Cela fait référence à la découverte, au cours des dépositions devant une commission d'enquête parlementaire, des instructions que le procureur national financier avait reçues pour ouvrir en urgence une instruction, seul moyen d'obtenir une mise en examen du candidat de la droite, favori dans les sondages, juste avant l'élection présidentielle de 2017, ce qui a changé le cours de l'Histoire de France.
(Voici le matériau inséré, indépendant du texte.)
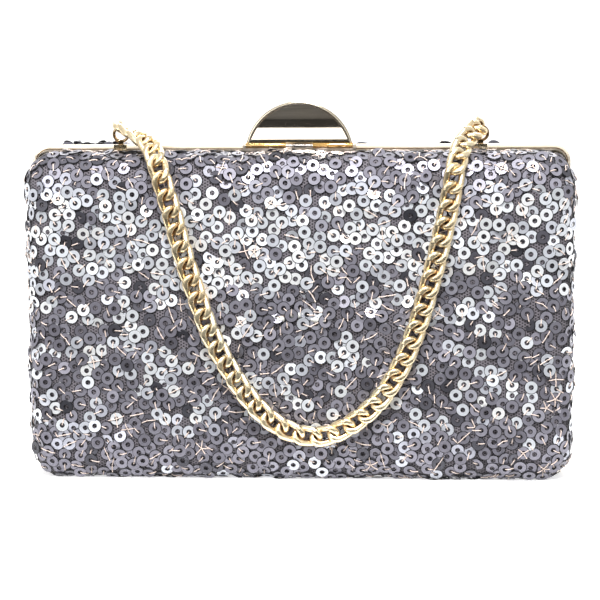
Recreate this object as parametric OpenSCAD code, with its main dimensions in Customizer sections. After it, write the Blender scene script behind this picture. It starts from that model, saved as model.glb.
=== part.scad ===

Calmement, au cours d'une séance filmée et publiée en juin 2020, Eliane Houlette avait exposé pendant plus d'une heure, notes à l'appui, les pressions dont elle avait fait l'objet pendant l'affaire Fillon : «La subordination au garde des Sceaux des magistrats du parquet nuit au traitement pacifié des affaires, en particulier celles qui concernent le monde politique». Elle avait expliqué qu'existait chez les magistrats du parquet, «une culture de soumission ou, je préfère, une culture de dépendance».
Puis, après avoir raconté qu'elle avait fait l'objet de demandes de notes incessantes et pressantes sur le dossier Fillon de la part du parquet général, jusqu'à des notes sur les avocats des mis en cause, elle avait révélé le secret de la décision d'ouvrir une information, : «J'ai été convoquée par le parquet général avec trois de mes collègues parce que le choix de procédure que j'avais adopté ne convenait pas. On m'engageait à changer de voie procédurale, c'est-à-dire à ouvrir une information ; j'ai d'ailleurs reçu une dépêche du procureur général en ce sens (…) Pour moi, rien ne justifiait l'ouverture d'une information judiciaire.» C'était, avait-elle conclu, «un contrôle très étroit et une pression très lourde.»
Tout cela met en lumière la manière détestable dont le parquet national financier [...] a été utilisé par François Hollande et Christiane Taubira comme une arme fatale contre les deux leaders de la droite.
Hervé Lehman
Le Procureur général de Paris, Catherine Champrenault, ancienne membre du cabinet de Ségolène Royal, propulsée de manière inédite du plus petit parquet général de France au premier d'entre eux peu de temps auparavant par François Hollande, avait dû admettre qu'elle avait bien donné des instructions orales puis écrites en ce sens. Or, les instructions individuelles du Procureur général doivent figurer au dossier de la procédure et elles ne s'y trouvaient évidemment pas.
Cette irrégularité de procédure, révélée par Eliane Houlette dans ces déclarations postérieures à la clôture de l'instruction, a été écartée par le tribunal correctionnel puis la cour d'appel en application de la règle qui est aujourd'hui censurée par le Conseil constitutionnel.
François Fillon ne sera peut-être pas blanchi des accusations portant sur la réalité du travail de son épouse comme assistante parlementaire, mais son troisième procès permettra de mettre en évidence qu'il a fait l'objet d'un traitement judiciaire parfaitement anormal et réservé au candidat de l'opposition, comme cela ne s'était jamais vu sous la Ve République et ne se voit dans aucune démocratie.
Nicolas Sarkozy va également bénéficier de la décision du Conseil constitutionnel parce qu'on lui a interdit, pendant le procès «Bismuth», de contester la procédure secrète et parallèle menée par le Parquet national financier pour chercher, à travers les factures téléphoniques de quelques avocats, qui l'aurait averti qu'il était sur écoutes téléphoniques, ce qu’Éric Dupond-Moretti avait qualifié de barbouzerie judiciaire.
Tout cela met en lumière la manière détestable dont le Parquet national financier, créé officiellement pour lutter contre la grande délinquance financière, a été utilisé par François Hollande et Christiane Taubira comme une arme fatale contre les deux leaders de la droite, qui ne s'en est toujours pas remise.